-- WRITTEN EXERCISE --
In the listing below, locate the line that contains "build_handle()" and the line that contains "TINY = 1e-9". Restate word for word those two lines and every line between them, and nothing else.

-- GIVEN ENTRIES --
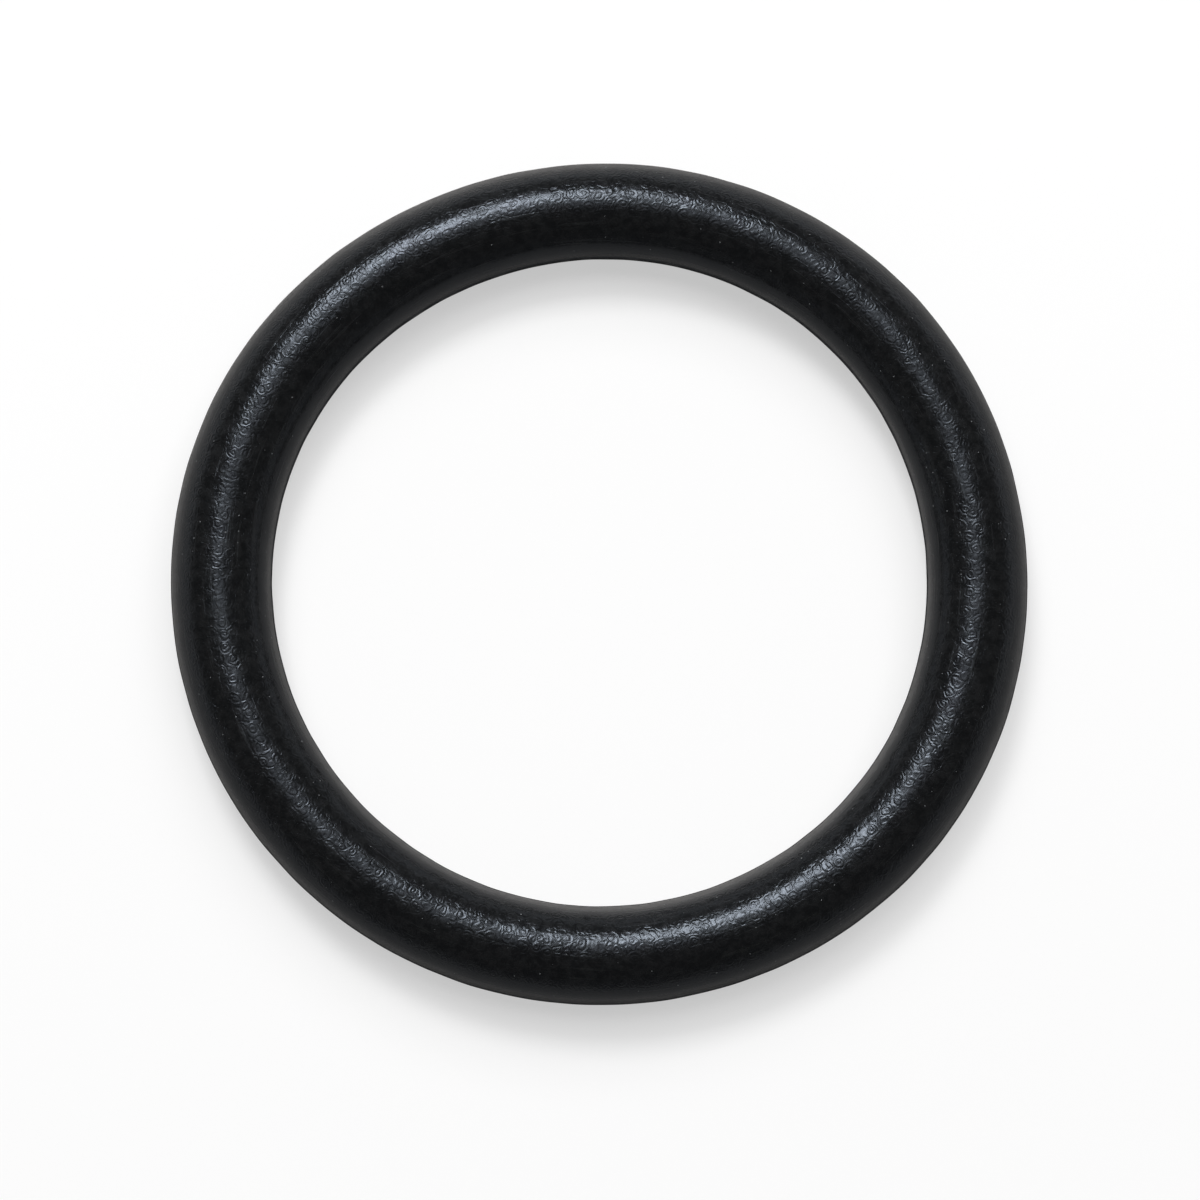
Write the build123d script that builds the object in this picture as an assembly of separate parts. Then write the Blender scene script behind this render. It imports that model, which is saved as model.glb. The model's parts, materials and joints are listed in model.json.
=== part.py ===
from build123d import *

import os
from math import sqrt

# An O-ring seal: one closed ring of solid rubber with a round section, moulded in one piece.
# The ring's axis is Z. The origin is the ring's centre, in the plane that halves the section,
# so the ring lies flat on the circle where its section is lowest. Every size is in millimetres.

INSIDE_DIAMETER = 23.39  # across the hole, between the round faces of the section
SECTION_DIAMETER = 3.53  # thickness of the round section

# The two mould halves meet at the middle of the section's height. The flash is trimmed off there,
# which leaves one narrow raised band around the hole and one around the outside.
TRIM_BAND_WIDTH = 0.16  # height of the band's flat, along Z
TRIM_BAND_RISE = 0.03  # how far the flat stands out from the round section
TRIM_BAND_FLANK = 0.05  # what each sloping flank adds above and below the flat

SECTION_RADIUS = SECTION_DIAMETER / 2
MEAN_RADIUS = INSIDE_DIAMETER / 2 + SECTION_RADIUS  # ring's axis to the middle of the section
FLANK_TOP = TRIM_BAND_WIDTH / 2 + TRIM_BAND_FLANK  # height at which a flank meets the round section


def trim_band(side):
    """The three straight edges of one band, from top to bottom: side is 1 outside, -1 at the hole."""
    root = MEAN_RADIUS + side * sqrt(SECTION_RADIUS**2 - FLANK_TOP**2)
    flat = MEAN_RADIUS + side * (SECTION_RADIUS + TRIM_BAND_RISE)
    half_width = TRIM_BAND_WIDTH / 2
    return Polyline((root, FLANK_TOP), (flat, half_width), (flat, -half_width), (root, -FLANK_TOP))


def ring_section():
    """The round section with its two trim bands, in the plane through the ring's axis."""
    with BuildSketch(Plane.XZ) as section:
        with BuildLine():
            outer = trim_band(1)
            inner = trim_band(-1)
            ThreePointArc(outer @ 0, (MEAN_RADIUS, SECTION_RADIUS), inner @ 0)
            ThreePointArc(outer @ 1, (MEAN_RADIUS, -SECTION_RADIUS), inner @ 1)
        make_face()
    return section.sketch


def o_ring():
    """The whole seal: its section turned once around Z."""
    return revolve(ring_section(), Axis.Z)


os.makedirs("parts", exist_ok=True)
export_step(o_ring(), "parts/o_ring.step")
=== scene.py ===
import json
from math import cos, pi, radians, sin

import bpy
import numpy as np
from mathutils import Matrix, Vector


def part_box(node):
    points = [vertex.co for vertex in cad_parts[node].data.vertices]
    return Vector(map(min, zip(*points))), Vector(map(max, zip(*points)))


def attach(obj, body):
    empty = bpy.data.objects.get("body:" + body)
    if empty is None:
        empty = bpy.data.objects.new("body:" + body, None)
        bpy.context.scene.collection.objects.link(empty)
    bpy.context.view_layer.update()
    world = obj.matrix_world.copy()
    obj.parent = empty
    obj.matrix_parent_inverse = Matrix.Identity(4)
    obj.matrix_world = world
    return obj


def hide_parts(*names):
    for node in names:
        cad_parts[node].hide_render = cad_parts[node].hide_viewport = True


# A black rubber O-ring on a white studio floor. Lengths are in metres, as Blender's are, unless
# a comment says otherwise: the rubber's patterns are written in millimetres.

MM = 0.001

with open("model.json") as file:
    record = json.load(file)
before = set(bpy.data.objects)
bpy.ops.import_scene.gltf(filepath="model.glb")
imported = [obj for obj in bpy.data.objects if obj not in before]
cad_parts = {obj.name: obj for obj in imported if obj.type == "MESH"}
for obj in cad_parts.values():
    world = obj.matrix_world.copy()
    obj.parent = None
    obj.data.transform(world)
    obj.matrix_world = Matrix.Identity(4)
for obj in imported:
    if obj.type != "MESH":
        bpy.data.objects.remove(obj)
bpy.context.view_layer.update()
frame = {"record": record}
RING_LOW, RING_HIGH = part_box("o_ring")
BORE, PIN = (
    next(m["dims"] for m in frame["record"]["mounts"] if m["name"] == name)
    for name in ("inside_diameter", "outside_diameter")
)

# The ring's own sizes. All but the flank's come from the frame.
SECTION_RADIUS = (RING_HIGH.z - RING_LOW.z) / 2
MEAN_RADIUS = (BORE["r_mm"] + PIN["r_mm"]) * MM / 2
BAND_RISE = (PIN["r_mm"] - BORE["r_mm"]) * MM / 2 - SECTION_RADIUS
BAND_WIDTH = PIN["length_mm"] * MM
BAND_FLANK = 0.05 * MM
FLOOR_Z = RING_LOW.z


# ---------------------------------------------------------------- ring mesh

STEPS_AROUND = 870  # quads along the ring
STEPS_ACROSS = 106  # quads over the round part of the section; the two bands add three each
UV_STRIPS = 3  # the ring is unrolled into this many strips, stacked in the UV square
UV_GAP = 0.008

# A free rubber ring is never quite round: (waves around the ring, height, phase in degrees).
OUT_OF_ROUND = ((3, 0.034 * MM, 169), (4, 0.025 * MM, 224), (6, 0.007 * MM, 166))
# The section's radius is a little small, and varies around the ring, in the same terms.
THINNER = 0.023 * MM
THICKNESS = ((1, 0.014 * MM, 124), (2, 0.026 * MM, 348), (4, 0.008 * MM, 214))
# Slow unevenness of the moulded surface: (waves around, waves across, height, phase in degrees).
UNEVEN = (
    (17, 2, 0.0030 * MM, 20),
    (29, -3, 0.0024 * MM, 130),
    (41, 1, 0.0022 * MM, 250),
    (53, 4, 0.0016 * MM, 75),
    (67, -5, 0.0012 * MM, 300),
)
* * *
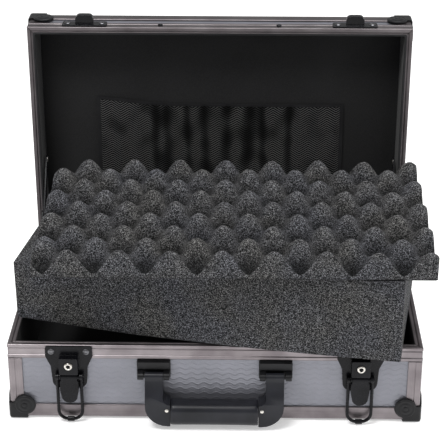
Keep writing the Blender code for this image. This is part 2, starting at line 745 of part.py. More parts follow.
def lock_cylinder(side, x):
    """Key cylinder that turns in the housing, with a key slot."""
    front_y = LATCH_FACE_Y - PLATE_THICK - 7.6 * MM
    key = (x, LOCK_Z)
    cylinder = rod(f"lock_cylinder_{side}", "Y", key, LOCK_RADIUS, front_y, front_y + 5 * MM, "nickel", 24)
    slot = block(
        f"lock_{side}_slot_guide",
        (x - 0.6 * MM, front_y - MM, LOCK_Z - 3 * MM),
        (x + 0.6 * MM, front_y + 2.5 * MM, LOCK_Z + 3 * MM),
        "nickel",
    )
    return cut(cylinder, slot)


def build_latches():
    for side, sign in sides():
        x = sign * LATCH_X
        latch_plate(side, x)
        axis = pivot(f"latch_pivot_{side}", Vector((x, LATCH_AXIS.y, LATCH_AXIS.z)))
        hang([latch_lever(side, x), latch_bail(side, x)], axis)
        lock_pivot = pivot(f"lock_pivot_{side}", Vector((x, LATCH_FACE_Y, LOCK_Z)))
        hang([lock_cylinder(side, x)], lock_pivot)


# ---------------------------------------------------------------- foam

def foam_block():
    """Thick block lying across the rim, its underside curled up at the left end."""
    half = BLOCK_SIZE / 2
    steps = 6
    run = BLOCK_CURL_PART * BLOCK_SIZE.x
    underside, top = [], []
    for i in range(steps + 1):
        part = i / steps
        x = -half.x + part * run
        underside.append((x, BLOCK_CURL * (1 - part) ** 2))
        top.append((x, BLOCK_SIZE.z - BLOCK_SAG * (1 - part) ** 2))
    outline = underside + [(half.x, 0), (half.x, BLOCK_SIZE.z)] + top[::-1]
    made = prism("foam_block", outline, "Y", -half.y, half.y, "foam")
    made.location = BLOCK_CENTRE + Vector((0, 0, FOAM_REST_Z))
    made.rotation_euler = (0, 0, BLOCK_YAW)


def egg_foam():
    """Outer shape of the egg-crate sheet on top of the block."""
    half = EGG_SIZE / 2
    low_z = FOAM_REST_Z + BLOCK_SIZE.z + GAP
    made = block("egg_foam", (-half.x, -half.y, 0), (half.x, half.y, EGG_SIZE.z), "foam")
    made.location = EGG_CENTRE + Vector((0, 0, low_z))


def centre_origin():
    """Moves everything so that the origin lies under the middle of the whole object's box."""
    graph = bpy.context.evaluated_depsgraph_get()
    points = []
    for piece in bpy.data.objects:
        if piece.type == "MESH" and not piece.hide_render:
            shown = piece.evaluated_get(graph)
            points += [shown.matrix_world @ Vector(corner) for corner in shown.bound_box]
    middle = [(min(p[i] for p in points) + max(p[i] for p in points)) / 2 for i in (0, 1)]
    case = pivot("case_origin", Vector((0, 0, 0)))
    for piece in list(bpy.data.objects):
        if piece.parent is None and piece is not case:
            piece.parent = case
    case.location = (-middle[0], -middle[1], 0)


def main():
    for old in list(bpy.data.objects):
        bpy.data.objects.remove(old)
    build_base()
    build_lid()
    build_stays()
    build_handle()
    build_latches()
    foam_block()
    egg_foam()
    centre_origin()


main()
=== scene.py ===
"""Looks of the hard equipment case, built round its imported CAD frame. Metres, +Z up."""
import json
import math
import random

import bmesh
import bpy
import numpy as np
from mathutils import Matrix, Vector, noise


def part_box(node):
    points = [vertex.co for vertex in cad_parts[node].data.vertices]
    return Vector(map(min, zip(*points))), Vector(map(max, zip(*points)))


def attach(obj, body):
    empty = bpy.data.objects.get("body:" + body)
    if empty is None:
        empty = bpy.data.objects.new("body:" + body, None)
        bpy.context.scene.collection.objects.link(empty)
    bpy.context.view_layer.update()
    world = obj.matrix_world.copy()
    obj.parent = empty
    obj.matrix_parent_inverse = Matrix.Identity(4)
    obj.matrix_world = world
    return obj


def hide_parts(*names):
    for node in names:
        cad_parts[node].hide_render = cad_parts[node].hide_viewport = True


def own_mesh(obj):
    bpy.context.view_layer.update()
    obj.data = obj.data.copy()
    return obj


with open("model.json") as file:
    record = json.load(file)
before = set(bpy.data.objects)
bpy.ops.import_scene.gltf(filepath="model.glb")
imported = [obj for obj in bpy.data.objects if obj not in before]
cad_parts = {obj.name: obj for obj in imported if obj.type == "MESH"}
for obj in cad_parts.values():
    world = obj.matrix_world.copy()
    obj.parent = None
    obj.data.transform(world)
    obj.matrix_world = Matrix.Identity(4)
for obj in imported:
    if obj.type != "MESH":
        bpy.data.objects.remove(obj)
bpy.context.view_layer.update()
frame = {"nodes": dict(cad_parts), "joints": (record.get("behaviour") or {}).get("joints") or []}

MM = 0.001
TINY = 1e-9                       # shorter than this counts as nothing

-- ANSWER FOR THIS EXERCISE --
    build_handle()
    build_latches()
    foam_block()
    egg_foam()
    centre_origin()


main()
=== scene.py ===
"""Looks of the hard equipment case, built round its imported CAD frame. Metres, +Z up."""
import json
import math
import random

import bmesh
import bpy
import numpy as np
from mathutils import Matrix, Vector, noise


def part_box(node):
    points = [vertex.co for vertex in cad_parts[node].data.vertices]
    return Vector(map(min, zip(*points))), Vector(map(max, zip(*points)))


def attach(obj, body):
    empty = bpy.data.objects.get("body:" + body)
    if empty is None:
        empty = bpy.data.objects.new("body:" + body, None)
        bpy.context.scene.collection.objects.link(empty)
    bpy.context.view_layer.update()
    world = obj.matrix_world.copy()
    obj.parent = empty
    obj.matrix_parent_inverse = Matrix.Identity(4)
    obj.matrix_world = world
    return obj


def hide_parts(*names):
    for node in names:
        cad_parts[node].hide_render = cad_parts[node].hide_viewport = True


def own_mesh(obj):
    bpy.context.view_layer.update()
    obj.data = obj.data.copy()
    return obj


with open("model.json") as file:
    record = json.load(file)
before = set(bpy.data.objects)
bpy.ops.import_scene.gltf(filepath="model.glb")
imported = [obj for obj in bpy.data.objects if obj not in before]
cad_parts = {obj.name: obj for obj in imported if obj.type == "MESH"}
for obj in cad_parts.values():
    world = obj.matrix_world.copy()
    obj.parent = None
    obj.data.transform(world)
    obj.matrix_world = Matrix.Identity(4)
for obj in imported:
    if obj.type != "MESH":
        bpy.data.objects.remove(obj)
bpy.context.view_layer.update()
frame = {"nodes": dict(cad_parts), "joints": (record.get("behaviour") or {}).get("joints") or []}

MM = 0.001
TINY = 1e-9                       # shorter than this counts as nothing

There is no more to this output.